Our March 12-20 online survey polled a nationally representative sample of 2,395 respondents. We asked: “In the midterm election, several members of the House of Representatives were elected who have been vocally critical of Israeli government policies and of American support for Israel. Regardless of whether you agree or disagree with their specific criticism, or whether or not you back American support for Israel, tell me which of the following is closer to your view?” Participants picked one of four randomized responses.

Overall, 9 percent said it’s “unacceptable” for members of Congress to question the Israeli-American relationship — this figure reflects 12 percent of Republicans, 6 percent of Democrats and 9 percent of independents in our sample. And 19 percent said it is the “duty” of members of Congress to defend the relationship — that’s what 32 percent of Republicans, 12 percent of independents and 9 percent of Democrats said.

So the net result is that 28 percent of Americans feel that it’s unacceptable to question the U.S.-Israeli relationship or that members of Congress have a duty as members to defend the relationship. That’s a strikingly small number, given the historic reluctance of Congress to voice criticism of Israeli policies, and “for decades, it was seen as too politically risky” for members to raise questions about the Israeli-American relationship.

Do Americans favor closer scrutiny of U.S.-Israeli relations? Overall, 43 percent said it was “acceptable” for a member of Congress to question the relationship: That total broke down into 46 percent of Democrats, 42 percent of Republicans and 39 percent of independents in our survey. And 24 percent overall said it was the “duty” of members of Congress to question the relationship — 35 percent of Democrats, 29 percent of independents and 11 percent of Republicans felt this way.

This suggests two-thirds of Americans, including majorities of Democrats, Republicans and independents, say it’s either “acceptable” or even the “duty” of members of Congress to question the relationship. Since our polls have not probed this question in prior years, we don’t have an accurate way to measure how U.S. attitudes may have changed over time. But given the increased polarization of views on issues related to Israel, it’s striking that majorities across the partisan divide now appear open to questioning the Israeli-American relationship.

Congressional questioning of Israeli-American relationship poll question

On many issues, including Israel, political lobbying and campaign contributions frequently don’t reflect public opinion.
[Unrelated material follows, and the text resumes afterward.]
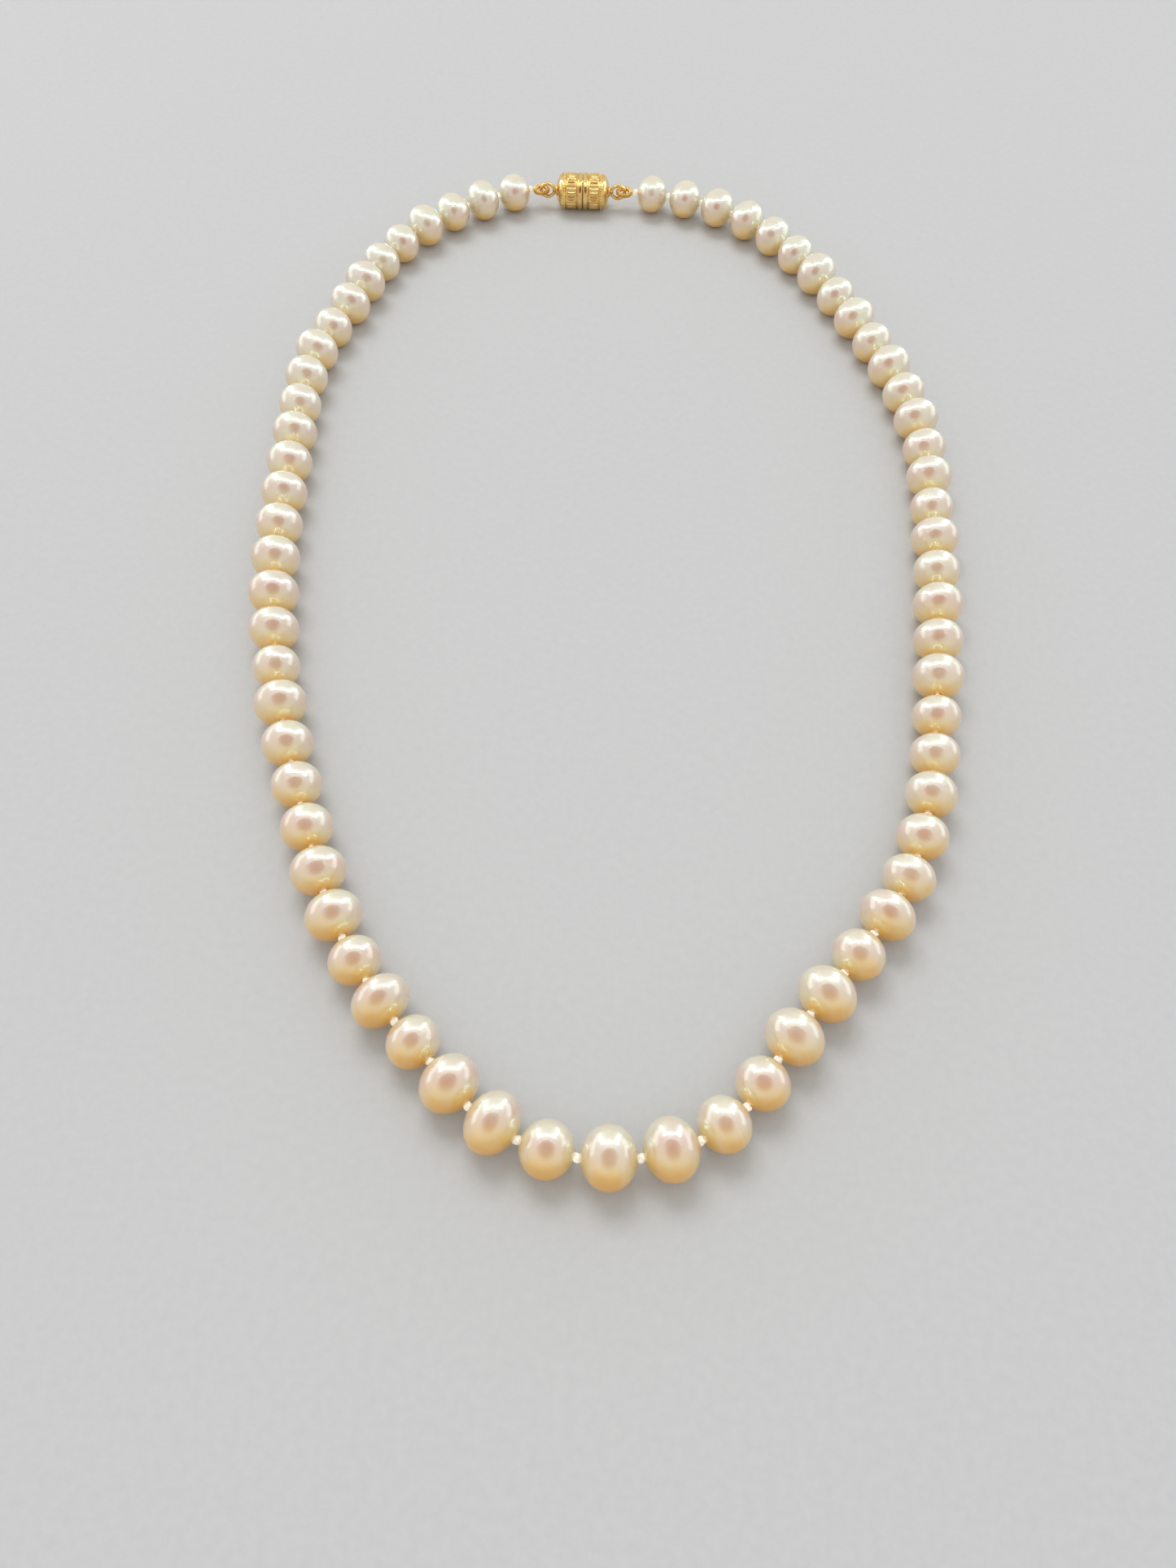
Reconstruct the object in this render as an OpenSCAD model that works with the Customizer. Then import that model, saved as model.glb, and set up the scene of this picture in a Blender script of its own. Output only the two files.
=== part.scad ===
// Knotted pearl necklace with a magnetic barrel clasp, closed and laid out flat.
//
// A row of drilled freshwater pearls hangs on one silk cord, with a knot between each two
// neighbours. The row is cut into short sections that turn on the knots between them, so that
// the necklace opens at the clasp and swings out. The left half is on -X, the front is on -Y
// and the clasp is on +Y. Millimetres, +Z up, standing on z = 0 and centred on its own outline.

/* [Pearls] */
// Mean diameter of a pearl, across the silk
pearl_d = 7.05; // [6.6:0.05:7.4]
// How much smaller the pearls beside the clasp are than those at the front
graduation = 0.15; // [0:0.05:0.6]
// Largest random difference in a pearl's diameter
size_spread = 0.35; // [0:0.05:0.5]
// Mean length of a pearl, along the silk
pearl_length = 6.2; // [5.8:0.05:6.6]
// Diameter of the drilled hole
hole_d = 0.9; // [0.8:0.05:1]
// Diameter of the hole at the pearl's surface, where its edge is broken
hole_rim_d = 1.4; // [1.3:0.02:1.5]

/* [Silk] */
// Diameter of the silk cord
silk_d = 0.56; // [0.4:0.02:0.6]
// Diameter of a knot
knot_d = 1.1; // [0.9:0.05:1.1]
// Room that a knot keeps between two pearls
knot_gap = 0.5; // [0.45:0.05:0.7]

/* [Clasp] */
// Outer diameter of the barrel
barrel_d = 6.4; // [5.8:0.1:6.8]
// Length of each half of the barrel
barrel_half = 5.2; // [4.8:0.1:6]
// Air left between the two mating faces
face_gap = 0.1; // [0.05:0.05:0.2]
// Diameter of the disc magnet in each half
magnet_d = 3.8; // [3:0.1:4]
// Thickness of the disc magnet
magnet_h = 2.5; // [2:0.1:3]
// Mean diameter of the eyelet ring
eyelet_d = 2.5; // [2.4:0.1:3]
// Diameter of the eyelet's wire
eyelet_wire = 0.64; // [0.5:0.02:0.7]
// Mean diameter of the bullion loop that guards the silk
bullion_d = 2.4; // [2.2:0.1:2.8]
// Thickness of the bullion loop
bullion_wire = 0.84; // [0.7:0.02:0.9]

/* [Hidden] */
// Number of sections on each half, and of pearls in each of them and in the front section
sections = 10;
section_pearls = 3;
front_pearls = 6;
half_pearls = sections * section_pearls;
pearls = 2 * half_pearls + front_pearls;

// Diameter and length of each of the pearls picked for the front, in the order of the row
first_picked = 24;
picked = [
    [7.2, 6.2], [7.3, 6.2], [6.7, 6.0], [7.5, 5.8], [6.8, 6.0], [7.4, 6.4],
    [7.5, 6.2], [6.8, 6.4], [7.4, 6.6], [7.4, 6.5], [6.7, 6.2], [6.7, 6.2],
    [7.4, 6.4], [7.4, 6.4], [6.7, 6.3], [7.3, 5.9], [6.9, 5.9], [6.8, 6.2]
];

// The line that the silk lies on, from the left half of the clasp round the front to the right
// half, in steps of about two pearls
clasp_mid = [-6.5, 89.5];
route = [
    [-17, 89], [-28, 83.5], [-37, 74.5], [-43, 63.5], [-46.5, 51.5], [-50.5, 39.5],
    [-51, 26.5], [-50.5, 13], [-50, -0.5], [-48.5, -14.5], [-46, -27.5], [-42.5, -40],
    [-38, -52.5], [-33, -65], [-26, -76], [-17.5, -85], [-12.5, -90], [-6, -93],
    [1, -94], [8, -93], [14.5, -90], [19, -85], [22.5, -79.5], [31, -69],
    [38.5, -58.5], [43, -46], [45.5, -32.5], [47.5, -19], [49, -5.5], [50, 8],
    [50.5, 21.5], [48.5, 34.5], [44.5, 47], [39.5, 59], [33.5, 70.5], [25.5, 80.5],
    [15.5, 87], [4, 89]
];

// The silk ends beside the clasp, at the far side of each bullion loop
end_knot_x = barrel_half + eyelet_wire / 2 + eyelet_d / 2 + bullion_d + bullion_wire / 2 + knot_d / 2;
bends = concat(
    [[clasp_mid.x - end_knot_x, clasp_mid.y]],
    [for (i = [1:len(route) - 2]) route[i]],
    [[clasp_mid.x + end_knot_x, clasp_mid.y]]
);

// A smooth curve through the bends, as short chords with their running length
chords_per_bend = 20;
function bend(i) = bends[max(0, min(len(bends) - 1, i))];
function between(a, b, c, d, t) =
    (2 * b + (c - a) * t + (2 * a - 5 * b + 4 * c - d) * t * t + (3 * b - a - 3 * c + d) * t * t * t) / 2;
curve = [
    for (i = [0:len(bends) - 2], j = [0:chords_per_bend - 1])
        between(bend(i - 1), bend(i), bend(i + 1), bend(i + 2), j / chords_per_bend),
    bends[len(bends) - 1]
];
last_chord = len(curve) - 1;
function chord(i) = norm(curve[min(i + 1, last_chord)] - curve[i]);
run = [for (i = 0, s = 0; i <= last_chord; s = s + chord(i), i = i + 1) s];
curve_x = [for (i = [0:last_chord]) [run[i], curve[i].x]];
curve_y = [for (i = [0:last_chord]) [run[i], curve[i].y]];
function on_curve(s) = [lookup(s, curve_x), lookup(s, curve_y)];

// Each pearl's diameter, and its share of the row. A knot lies at each end of every share
random_d = rands(-1, 1, pearls, 11);
random_length = rands(-0.2, 0.2, pearls, 23);
function from_front(i) = abs(i + 0.5 - pearls / 2) / (pearls / 2);
function is_picked(i) = i >= first_picked && i < first_picked + len(picked);
function diameter(i) = is_picked(i)
    ? picked[i - first_picked][0]
    : pearl_d + graduation * (0.5 - from_front(i)) + size_spread * random_d[i];
function share(i) = knot_gap + (is_picked(i)
    ? picked[i - first_picked][1]
    : pearl_length + 0.35 * (diameter(i) - pearl_d) + random_length[i]);
shares = [for (i = 0, s = 0; i <= pearls; s = s + share(min(i, pearls - 1)), i = i + 1) s];
stretch = run[last_chord] / shares[pearls];
loose_knots = [for (s = shares) on_curve(s * stretch)];

// The row is moved so that the outline of the whole necklace is centred on the origin
pearl_low = [for (i = [0:pearls - 1]) (loose_knots[i] + loose_knots[i + 1]) / 2 - [1, 1] * diameter(i) / 2];
pearl_high = [for (i = [0:pearls - 1]) (loose_knots[i] + loose_knots[i + 1]) / 2 + [1, 1] * diameter(i) / 2];
centre = [
    (min([for (p = pearl_low) p.x]) + max([for (p = pearl_high) p.x])) / 2,
    (min([for (p = pearl_low) p.y]) + max(clasp_mid.y + barrel_d / 2, max([for (p = pearl_high) p.y]))) / 2
];
knots = [for (p = loose_knots) p - centre];
clasp = clasp_mid - centre;

// Pearls and clasp all rest on z = 0, and a knot is as high as the mean of its neighbours
barrel_z = barrel_d / 2;
function axis_z(i) = i < 0 || i >= pearls ? barrel_z : diameter(i) / 2;
function knot_z(i) = (axis_z(i - 1) + axis_z(i)) / 2;
function middle(i) = (knots[i] + knots[i + 1]) / 2;
function heading(i) = atan2(knots[i + 1].y - knots[i].y, knots[i + 1].x - knots[i].x);
function body_length(i) = norm(knots[i + 1] - knots[i]) - knot_gap;

// Where a section ends on its neighbour's knot, its own silk starts just clear of that knot
knot_clearance = 0.03;
magnet_clearance = 0.02;
shank_d = 1;
shank_h = 1.2;
edge_r = 0.5;
dome_h = 1.6;
pearl_bands = 14;
dome_steps = 5;
$fn = 48;

// Numbers of the first pearl in each section. Sections are counted from the front to the clasp
function left_first(k) = half_pearls - k * section_pearls;
function right_first(k) = half_pearls + front_pearls + (k - 1) * section_pearls;
function numbered(name, k) = str(name, k < 10 ? "_0" : "_", k);

sides = ["left", "right"];
clasp_parts = ["clasp_barrel_", "clasp_magnet_", "clasp_eyelet_", "bullion_loop_"];

// Puts its children on the axis of pearl i, along the silk
module on_silk(i) {
    translate([middle(i).x, middle(i).y, axis_z(i)])
        rotate([0, 0, heading(i)])
            rotate([0, 90, 0])
                children();
}

// A pearl is a ball that is a little shorter than it is wide, drilled from end to end
module pearl(i) {
    rim_angle = acos(hole_rim_d / diameter(i));
    outside = [
        for (j = [0:pearl_bands])
            let (a = rim_angle * (2 * j / pearl_bands - 1))
                [diameter(i) / 2 * cos(a), body_length(i) / 2 * sin(a)]
    ];
    rim_z = outside[pearl_bands].y;
    hole_z = rim_z - (hole_rim_d - hole_d) / 2;
    on_silk(i)
        rotate_extrude()
            polygon(concat(outside, [[hole_d / 2, hole_z], [hole_d / 2, -hole_z]]));
}

module pearl_row(first, count) {
    color("linen")
        for (i = [first:first + count - 1])
            pearl(i);
}

// The silk through pearl i, cut back at an end that turns on a neighbour's knot
module silk_length(i, cut_low, cut_high) {
    whole = norm(knots[i + 1] - knots[i]);
    cut = knot_d / 2 + knot_clearance;
    low = cut_low ? cut : 0;
    high = cut_high ? cut : 0;
    on_silk(i)
        translate([0, 0, low - whole / 2])
            cylinder(d = silk_d, h = whole - low - high);
}

module knot(i) {
    translate([knots[i].x, knots[i].y, knot_z(i)])
        rotate([0, 0, heading(min(i, pearls - 1)) + 90])
            sphere(d = knot_d);
}

module silk_row(first, count, cut_low, cut_high) {
    last = first + count - 1;
    color("ivory") {
        for (i = [first:last])
            silk_length(i, cut_low && i == first, cut_high && i == last);
        for (i = [first + (cut_low ? 1 : 0):last + (cut_high ? 0 : 1)])
            knot(i);
    }
}

// Puts its children in the middle of the clasp, with +Z along the left or the right half
module on_clasp(side) {
    translate([clasp.x, clasp.y, barrel_z])
        rotate([0, side == "left" ? -90 : 90, 0])
            children();
}

// Half of the barrel: a thick shell with a domed end, open at its mating face for the magnet
module clasp_barrel(side) {
    r = barrel_d / 2;
    face = face_gap / 2;
    face_edge = [[0, face], [r - edge_r, face], [r, face + edge_r]];
    dome_z = barrel_half - dome_h;
    dome = [
        for (j = [0:dome_steps])
            let (a = 75 * j / dome_steps)
                [r * cos(a), dome_z + dome_h * sin(a) / sin(75)]
    ];
    color("gold")
        on_clasp(side)
            difference() {
                rotate_extrude()
                    polygon(concat(face_edge, dome, [[0, barrel_half]]));
                cylinder(d = magnet_d + 2 * magnet_clearance, h = face + magnet_h + magnet_clearance);
                translate([0, 0, barrel_half - shank_h])
                    cylinder(d = shank_d, h = shank_h + 1);
            }
}

module clasp_magnet(side) {
    color("silver")
        on_clasp(side)
            translate([0, 0, face_gap / 2])
                cylinder(d = magnet_d, h = magnet_h);
}

// A wire ring that stands upright, with a shank that is soldered into the barrel's end
module clasp_eyelet(side) {
    ring_z = barrel_half + eyelet_wire / 2 + eyelet_d / 2;
    color("gold")
        on_clasp(side) {
            translate([0, 0, ring_z])
                rotate([90, 0, 0])
                    rotate_extrude()
                        translate([eyelet_d / 2, 0])
                            circle(d = eyelet_wire);
            translate([0, 0, barrel_half - shank_h])
                cylinder(d = shank_d, h = shank_h + eyelet_wire / 2);
        }
}

// A tube of coiled gold wire that lies flat, through the eyelet, with the silk inside
module bullion_loop(side) {
    loop_z = barrel_half + eyelet_wire / 2 + eyelet_d / 2 + bullion_d / 2;
    color("goldenrod")
        on_clasp(side)
            translate([0, 0, loop_z])
                rotate([0, 90, 0])
                    rotate_extrude()
                        translate([bullion_d / 2, 0])
                            circle(d = bullion_wire);
}

pearl_row(half_pearls, front_pearls);  // pearls_front
silk_row(half_pearls, front_pearls, false, false);  // silk_front
for (k = [1:sections]) {
    pearl_row(left_first(k), section_pearls);
    silk_row(left_first(k), section_pearls, false, true);
    pearl_row(right_first(k), section_pearls);
    silk_row(right_first(k), section_pearls, true, false);
}
for (side = sides) {
    clasp_barrel(side);
    clasp_magnet(side);
    clasp_eyelet(side);
    bullion_loop(side);
}
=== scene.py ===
import math

import bpy
import numpy as np
from mathutils import Matrix, Vector


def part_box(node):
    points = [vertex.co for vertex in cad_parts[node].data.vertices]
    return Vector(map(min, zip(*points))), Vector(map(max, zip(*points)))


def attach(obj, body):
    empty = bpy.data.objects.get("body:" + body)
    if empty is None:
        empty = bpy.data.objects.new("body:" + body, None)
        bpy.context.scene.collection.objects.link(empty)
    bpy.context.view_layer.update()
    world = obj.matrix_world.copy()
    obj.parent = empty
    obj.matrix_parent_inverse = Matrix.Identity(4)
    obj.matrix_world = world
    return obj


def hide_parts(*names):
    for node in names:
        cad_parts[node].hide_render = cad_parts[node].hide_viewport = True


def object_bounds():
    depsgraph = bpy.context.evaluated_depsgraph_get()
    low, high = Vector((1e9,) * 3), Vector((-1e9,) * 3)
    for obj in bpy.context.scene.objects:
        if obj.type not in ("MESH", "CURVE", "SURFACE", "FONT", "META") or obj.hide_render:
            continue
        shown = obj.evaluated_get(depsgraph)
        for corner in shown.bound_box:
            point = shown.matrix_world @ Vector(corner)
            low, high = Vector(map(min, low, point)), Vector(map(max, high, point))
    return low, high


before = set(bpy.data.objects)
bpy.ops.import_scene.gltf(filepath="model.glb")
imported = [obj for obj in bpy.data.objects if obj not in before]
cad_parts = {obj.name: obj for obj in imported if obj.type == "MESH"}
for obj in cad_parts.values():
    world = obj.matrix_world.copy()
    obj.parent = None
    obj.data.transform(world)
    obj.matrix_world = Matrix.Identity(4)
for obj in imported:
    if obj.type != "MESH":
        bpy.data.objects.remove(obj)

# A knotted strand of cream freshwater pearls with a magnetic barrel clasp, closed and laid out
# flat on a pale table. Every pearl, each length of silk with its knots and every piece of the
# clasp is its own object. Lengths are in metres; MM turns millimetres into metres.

MM = 0.001
TURN = 2 * math.pi
box_low, box_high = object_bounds()
middle = (box_low + box_high) / 2


# ---------------------------------------------------------------- camera

LENS = 27
LOOK_DOWN = math.radians(57.87)
CAMERA_ROLL = math.radians(-1.77)
CAMERA_DISTANCE = 154.4 * MM
AIM_FROM_MIDDLE = Vector((-1.7, -43.1, -0.2)) * MM


def make_camera():
    """Looks down at the front of the strand from close by."""
    ahead = Vector((0, math.cos(LOOK_DOWN), -math.sin(LOOK_DOWN)))
    level, risen = Vector((1, 0, 0)), Vector((0, math.sin(LOOK_DOWN), math.cos(LOOK_DOWN)))
    across = math.cos(CAMERA_ROLL) * level - math.sin(CAMERA_ROLL) * risen
    up = math.sin(CAMERA_ROLL) * level + math.cos(CAMERA_ROLL) * risen
    data = bpy.data.cameras.new("camera")
    data.lens = LENS
    data.sensor_width = 36
    data.clip_start = 5 * MM
    data.clip_end = 50
    camera = bpy.data.objects.new("camera", data)
    camera.matrix_world = Matrix.Translation(middle + AIM_FROM_MIDDLE - ahead * CAMERA_DISTANCE) @ (
        Matrix((across, up, -ahead)).transposed().to_4x4()
    )
    bpy.context.scene.collection.objects.link(camera)
    bpy.context.scene.camera = camera


make_camera()


# ---------------------------------------------------------------- reading the strand from the frame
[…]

Of course, public opinion is always a factor in democratic politics, but the opinion of the “issue public” — or those segments of the public who rank an issue high in their priorities — matters most. Americans have indicated their desire for neutrality in U.S. diplomacy toward the Israeli-Palestinian conflict — but those who ranked this issue high in their priorities generally tended to favor Israel’s position more.

So, are people who rank this issue higher in their priorities likely to insist that Congress avoid criticizing the bilateral relationship? Not really. The survey found some differences in the views of those who ranked the Israeli-Palestinian issue among their top five priorities, but without changing the basic results: 10 percent said questioning the relationship was unacceptable; 23 percent said it’s a duty to defend the Israeli-American relationship; 40 percent said it’s acceptable to question the relationship; and 24 percent said members of Congress had a duty to question the relationship.

Those differences with the overall survey findings do not suggest that the issue public is interested in stifling debate on Israel’s policies. The survey findings generally align with previous polls showing that Israeli-Palestinian tensions had become part of the intensifying values struggle in America, with Israel increasingly sitting outside the Democrats’ values universe.

Democratic constituents, especially, seem to embrace openness, even desire, to question the Israeli-American relationship. Presidential candidates appeared to reflect this public sentiment during the Democratic primaries: Sen. Bernie Sanders suggested using aid to Israel as a lever to influence Israeli government policy. Joe Biden opposed linking aid to Israel with protests over Israeli policies, but gave a clear criticism of Israeli Prime Minister Benjamin Netanyahu, saying, “Bibi Netanyahu and I know one another well. He knows that I think what he’s doing is outrageous.”

It’s not likely that the Israeli-American relationship will be high on the overall priorities of U.S. voters, as November’s elections may be more about identity and partisanship. But the partisan divide on Israel could emerge as a tempting line of attack for Republicans, especially if Israel policy enters the political conversation at the upcoming Democratic Convention. This poll’s findings suggest that attacks on the legitimacy of criticizing Israel may fall flat — if not be helpful to Democratic candidates.